Tukaş yıllar sonra yenilenmiş ambalajlarıyla sahneye döndü. İzlediğimiz reklam, ürüne yönelik bir şey söylemeyen bir 40. yıl ve “dönüş” filmi havasında. Devamında gelecek ürün reklamları daha net ve mesajı olan işler olmalı, yoksa kaybolurlar. Gıda sektörünün bu kesimi yıllardır tembel tembel oturuyordu. Tukaş ortalığı hareketlendiriyor. Tabi ya, var mı öyle yattığın yerden para kazanmak? “T” kardeşler, haydi bakalım, herkes piste ve pamuk eller cebe!

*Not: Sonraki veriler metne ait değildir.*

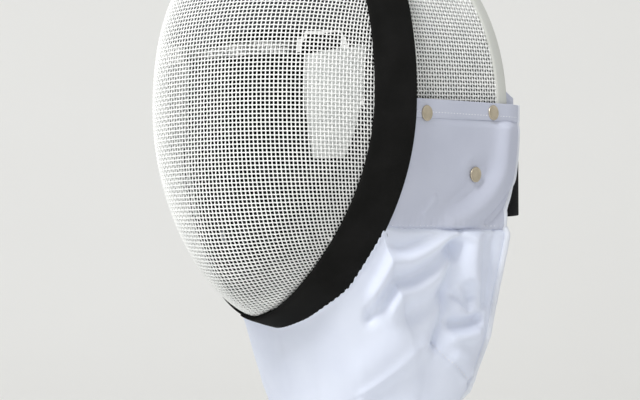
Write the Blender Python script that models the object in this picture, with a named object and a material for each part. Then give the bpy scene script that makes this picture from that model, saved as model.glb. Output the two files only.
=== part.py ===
"""Fencing mask: a woven steel mesh bowl and crown with a dark trim, a white cloth bib,
side panels, a padded lining and an elastic strap.

Metres, +Z up. The mask faces -Y and the wearer's left is +X. The origin is where the
crown lining sits on top of the head, so the bowl and the bib hang below it.
"""
import math

import bmesh
import bpy
from mathutils import Vector

# Front bowl of woven wire: an egg-shaped outline and a domed profile
HALF_WIDTH = 0.0960
CROWN_RISE = 0.1415
CHIN_DROP = 0.1600
DOME_DEPTH = 0.0850
DOME_ANGLE = math.radians(66.7)
DOME_POWER = 2.55
OUTLINE_POWER = 2.06
OUTLINE_POWER_CHANGE = 0.41
CHIN_FORWARD = 0.0224
BROW_BACK = 0.0034
BOWL_UNDER_TRIM = 1.025
WIRE_THICKNESS = 0.0020

# How far behind the bowl's joint the crown sits on the head
SEAT_BACK = 0.070

# A point well inside the head, from which every cloth or wire sheet faces away
HEAD_MIDDLE = Vector((0.0, 0.060, -0.030))

# Crown and sides of woven wire behind the bowl
REAR_HALF_WIDTH = 0.1085
REAR_RISE = 0.1400
REAR_DEPTH = 0.1560
REAR_LEAN = 0.0300
REAR_NARROWING = 0.0040
SIDE_LOW = -0.0860

# Dark trim over the joint between bowl and sides
TRIM_WIDTH = 0.0390
TRIM_WIDTH_CHIN = 0.0340
TRIM_FLARE = math.radians(16.0)
TRIM_FLARE_JAW = math.radians(20.0)
TRIM_FLARE_CHIN = math.radians(6.0)
TRIM_THICKNESS = 0.0020

# Pale tape around the rear edge of the side mesh
RIM_WIDTH = 0.0120
RIM_WALL = 0.0011

# White cloth
CLOTH_THICKNESS = 0.0022
PANEL_TOP = 0.0010
PANEL_TOP_RISE = 0.0040
PANEL_BOTTOM = -0.0940
PANEL_FRONT = 0.0260
PANEL_PAST_RIM = 0.0120
PANEL_PAST_RIM_LOW = -0.0010
BIB_THICKNESS = 0.0030
BIB_DROP = 0.2960
BIB_CORNER = 0.40
BIB_POINTED = 1.20
FAR_FOLD_SHARE = 0.35
FAR_TURN_IN = 0.0380
FAR_TURN_SHARE = 0.30
PIPING_RADIUS = 0.0026

# Flat round caps that hold each side panel: depth behind the bowl's middle, and height
CAP_RADIUS = 0.0060
CAP_HEIGHT = 0.0016
CAP_FRONT = (0.0546, -0.0089)
CAP_REAR = (0.1346, -0.0036)
CAP_LOW = (0.1154, -0.0522)

# Padded lining
LINING_THICKNESS = 0.0080
SIDE_LINING_TOP = 0.0370
SIDE_LINING_RISE = 0.0250
SIDE_LINING_BOTTOM = -0.0900
CROWN_LINING_ABOVE = 0.0120
EAR_LAP_DEPTH = 0.0420
EAR_LAP_TOP = 0.0190
BROW_LINING_LOW = 0.0360
BROW_LINING_RISE = 0.0140
BROW_LINING_END = 0.0700
BROW_LINING_SHARE = 0.970
CHIN_LINING_ANGLE = math.radians(45.0)
TONGUE_WIDTH = 0.1200
TONGUE_WIDTH_LOW = 0.0900
TONGUE_START = 0.0300
TONGUE_REACH = 0.1350
TONGUE_DROP = 0.1250
HEAD_RADIUS = 0.0850

# Cheek pads on the inside of the bowl: angle round the bowl, share out from the nose
PAD_THICKNESS = 0.0060
PAD_CORNERS = ((12.5, 0.644), (13.8, 0.985), (-14.5, 0.882), (-22.5, 0.735))
PAD_BULGE = 0.05

# Elastic strap behind the head
STRAP_HEIGHT = 0.0500
STRAP_MIDDLE = -0.0570
STRAP_START = 0.0030
STRAP_BOW = 0.0550
STRAP_POWER = 2.6
STRAP_THICKNESS = 0.0025

# Clear space between pieces that touch, and how many steps the joint's ring is drawn in
GAP = 0.0004
RING_STEPS = 56

# Bib sections from its top row to its hem. width and rear are shares of the side mesh's
# rear half width and depth, front and the two heights shares of the bib's own drop.
BIB_COLUMNS = ("down", "width", "rear", "front", "rear_height", "front_height")
BIB_SECTIONS = (
    (0.00, 0.985, 0.985, 0.060, 0.318, 0.575),
    (0.25, 0.950, 0.955, 0.085, 0.450, 0.690),
    (0.50, 0.880, 0.925, 0.105, 0.600, 0.800),
    (0.75, 0.775, 0.875, 0.125, 0.745, 0.905),
    (1.00, 0.610, 0.755, 0.150, 0.850, 1.000),
)

# Folds of the bib: start and end as shares across (0 rear edge, 1 front middle) and down,
# width as a share across, depth as a share of the bib's drop (plus stands out)
FOLD_COLUMNS = ("across_0", "down_0", "across_1", "down_1", "width", "depth")
FOLDS = (
    (0.34, 0.06, 0.62, 0.36, 0.045, -0.016),
    (0.42, 0.04, 0.70, 0.28, 0.050, 0.010),
    (0.30, 0.16, 0.60, 0.50, 0.055, 0.010),
    (0.10, 0.22, 0.22, 0.30, 0.050, -0.014),
    (0.05, 0.36, 0.20, 0.42, 0.045, 0.012),
    (0.04, 0.52, 0.20, 0.56, 0.050, -0.012),
)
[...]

Birkaç yıldır Ramazan ayında Coca Cola ile Pepsi reklam ve promosyon atağına kalkıyorlar. 2001 Ramazanı galibi bence Coca Cola. Bu sene Pepsi’nin ne yaptığını anlayamadık bile. Laf Coca Cola’dan açılmışken uzun süredir ne bahaneyle yazacağımı bilemediğim bir konuyu gündeme getireceğim. Hani bir avcı masadaki futbol muhabbetinden sıkılıp birden “dan” diye bağırmış. Sonra da “dan dedim de aklıma geldi…” diye mevzuya girmiş ya, bizimkisi de o hesap. Soru şu; Coca Cola ambalajlarında logonun altında, yani iletişim açısından en değerli yerde duran “müseccel marka” yazısı neye hizmet eder? İnsanları bu marka tescillidir, sakın taklit etmeyin diye mi uyarıyor? Caydırıcı etkisi mi var? Kim Coca Cola markasıyla bir şeyler yapmaya kalkar ve dünyanın en meşhur markasının tescili konusunda bir şüpheye düşer? Bir de neden “tescilli” değil de “müseccel”? Bilen var mı?

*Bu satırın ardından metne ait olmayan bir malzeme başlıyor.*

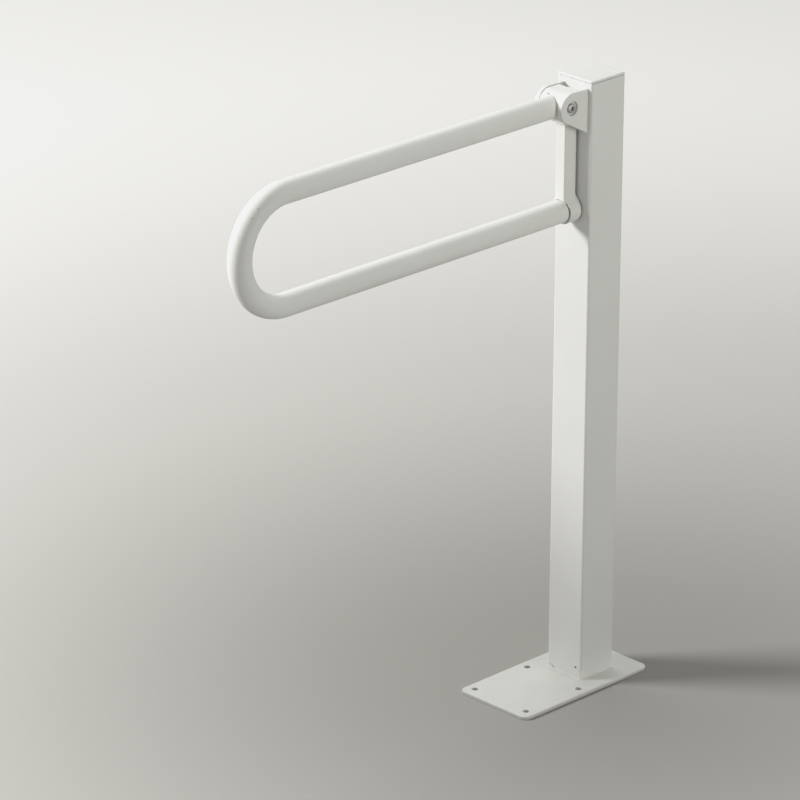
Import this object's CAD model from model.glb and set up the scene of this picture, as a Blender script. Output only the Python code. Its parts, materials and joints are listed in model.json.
"""Looks of a floor-standing toilet support rail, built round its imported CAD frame.

The base plate lies on the floor at z = 0 and the square post stands on it round x = y = 0.
The arm, a U-shaped tube in the plane x = 0, reaches forwards (-y) from a pivot along x, held
between two ears on the post's front face.  Right is +x.  Lengths in the modelling code are
millimetres; meshes, materials, lights and camera are in metres.
"""

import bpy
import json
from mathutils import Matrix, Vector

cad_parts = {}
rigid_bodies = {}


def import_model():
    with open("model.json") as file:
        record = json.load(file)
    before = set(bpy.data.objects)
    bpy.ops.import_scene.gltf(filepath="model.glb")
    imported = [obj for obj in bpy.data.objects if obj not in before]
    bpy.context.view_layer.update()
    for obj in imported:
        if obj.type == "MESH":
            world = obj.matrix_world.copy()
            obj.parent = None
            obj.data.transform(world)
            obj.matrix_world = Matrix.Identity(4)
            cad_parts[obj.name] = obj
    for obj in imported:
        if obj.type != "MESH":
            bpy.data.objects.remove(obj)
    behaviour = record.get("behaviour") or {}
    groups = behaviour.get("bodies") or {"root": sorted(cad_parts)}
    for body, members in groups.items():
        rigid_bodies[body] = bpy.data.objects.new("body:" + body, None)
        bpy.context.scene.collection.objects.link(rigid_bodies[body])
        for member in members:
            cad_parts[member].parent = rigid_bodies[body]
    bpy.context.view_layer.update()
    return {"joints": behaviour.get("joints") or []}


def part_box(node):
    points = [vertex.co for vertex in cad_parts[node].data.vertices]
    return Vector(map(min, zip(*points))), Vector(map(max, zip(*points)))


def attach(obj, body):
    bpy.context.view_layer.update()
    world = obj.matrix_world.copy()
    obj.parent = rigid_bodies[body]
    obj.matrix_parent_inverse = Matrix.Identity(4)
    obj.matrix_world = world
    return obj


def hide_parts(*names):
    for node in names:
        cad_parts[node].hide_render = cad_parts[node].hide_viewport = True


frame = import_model()

import json
import math

import bmesh
import bpy
import numpy as np
from mathutils import Matrix, Vector

MM = 0.001                                    # one millimetre, in metres


def node_box(node):
    """Lowest and highest corner of a CAD node, in millimetres."""
    lo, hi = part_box(node)
    return (np.array(lo) * 1000.0).tolist(), (np.array(hi) * 1000.0).tolist()


# ---------------------------------------------------------------- places, from the frame
_, PIVOT_Y, PIVOT_Z = (np.array(frame["joints"][0]["pos_m"]) * 1000.0).tolist()
PLATE_LO, PLATE_HI = node_box("base_plate")
POST_HI = node_box("post_tube")[1]
EAR_LO, EAR_HI = node_box("hinge_ear_right")
TUBE_LO, TUBE_HI = node_box("arm_tube")
BUFFER_LO, BUFFER_HI = node_box("stop_buffer")
BOLT_LO, BOLT_HI = node_box("pivot_bolt")
NUT_LO, NUT_HI = node_box("pivot_nut")
KNUCKLE_HALF = node_box("hinge_knuckle")[1][0]

PLATE_T = PLATE_HI[2]
POST_HALF = POST_HI[0]                        # half the post's side
POST_TOP = POST_HI[2]
POST_FRONT = -POST_HALF
CAP_TOP = node_box("post_cap")[1][2]
EAR_IN, EAR_OUT = EAR_LO[0], EAR_HI[0]        # x of the right ear's faces
EAR_R = PIVOT_Y - EAR_LO[1]
EAR_LOW = PIVOT_Z - EAR_LO[2]                 # ear's reach at the post, below the pivot
EAR_HIGH = 19.6                               # and above it
RECESS_R, RECESS_DEPTH = 9.5, 3.5             # round recess in each ear's outer face
RECESS_X = EAR_OUT - RECESS_DEPTH             # x of the recess floor

TUBE_R = TUBE_HI[0]
LOW_Z = TUBE_LO[2] + TUBE_R                   # axis of the lower leg
TUBE_END = TUBE_HI[1] + 1.25                  # laps the front of the ring
TIP_Y = TUBE_LO[1] + TUBE_R                   # tube axis at the tip of the loop
SEAL_BACK = node_box("lower_seal_ring")[1][1]

BARREL_X, BARREL_R = 16.9, 19.0
COUNTERBORE_X = BARREL_X - 2.8                # floor of the barrel's counterbores
# the lower boss falls back to its own radius when the barrel governs the node's width
BOSS_R = KNUCKLE_HALF if KNUCKLE_HALF > 17.0 else 17.3
BOSS_FRONT, BOSS_REAR = -50.5, -31.2
SPIGOT_R = 12.6                               # spigots that fill the tube's two ends

DOWN = (0, 0, -1)
# node, y and z of the tube axis, of the screws under the two legs
TUBE_SCREWS = (("lower_tube_screw", -70.0, LOW_Z), ("upper_tube_screw", -97.0, PIVOT_Z))
SCREW_HOLE_R = 2.8
SET_X = -7.0                                  # knuckle set screw: place and direction
SET_ANGLE = math.radians(128.0)               # from +y, about x
SET_DIR = (0, math.cos(SET_ANGLE), math.sin(SET_ANGLE))


# ---------------------------------------------------------------- node helpers
def scaled(colour, *factors):
    """Colour times one factor, or times one factor per channel."""
    if len(factors) == 1:
        factors *= 3
    return tuple(c * k for c, k in zip(colour, factors))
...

Sonunda Ixir havlu attı. Tabii ki sektörün tüm dünyada düşüşe geçmesi en önemli neden, ancak Ixir özelindeki başarısızlığın temelinde, yaratılan yanlış marka kişiliği yatıyor. Türkiye’de kestaneciyle kokoreççi henüz internet kullanmaya başlamadı. Mevcut kullanıcılar da o kimliği kendilerin uygun görmedi. Biliyorsunuz benim köşedeki eski posta adresim Ixir’dendi ve bana uymadığı yönünde eleştiriler alıyordum. Ben de rahatsızdım ama Ixir’i ikinci posta adresim olarak kullanıyor ve şirket sitem hazırlanana kadar geçici gözle bakıyordum. Biraz da teknoloji tembelliğim ve bilgisayarımda değişiklik yapma korkum nedeniyle tahammül ettim. Özel hayatımda kullandığım adres ise yıllardır Superonline. Günümüzde markaların başarısında en önemli faktör haline gelen marka kimliği ve kişiliği, yanlış yapıldığında da marka batırıyor. Nasreddin Hoca fıkrasındaki gibi; Kazanın doğurduğuna inanıyorsan, öldüğüne de inanacaksın!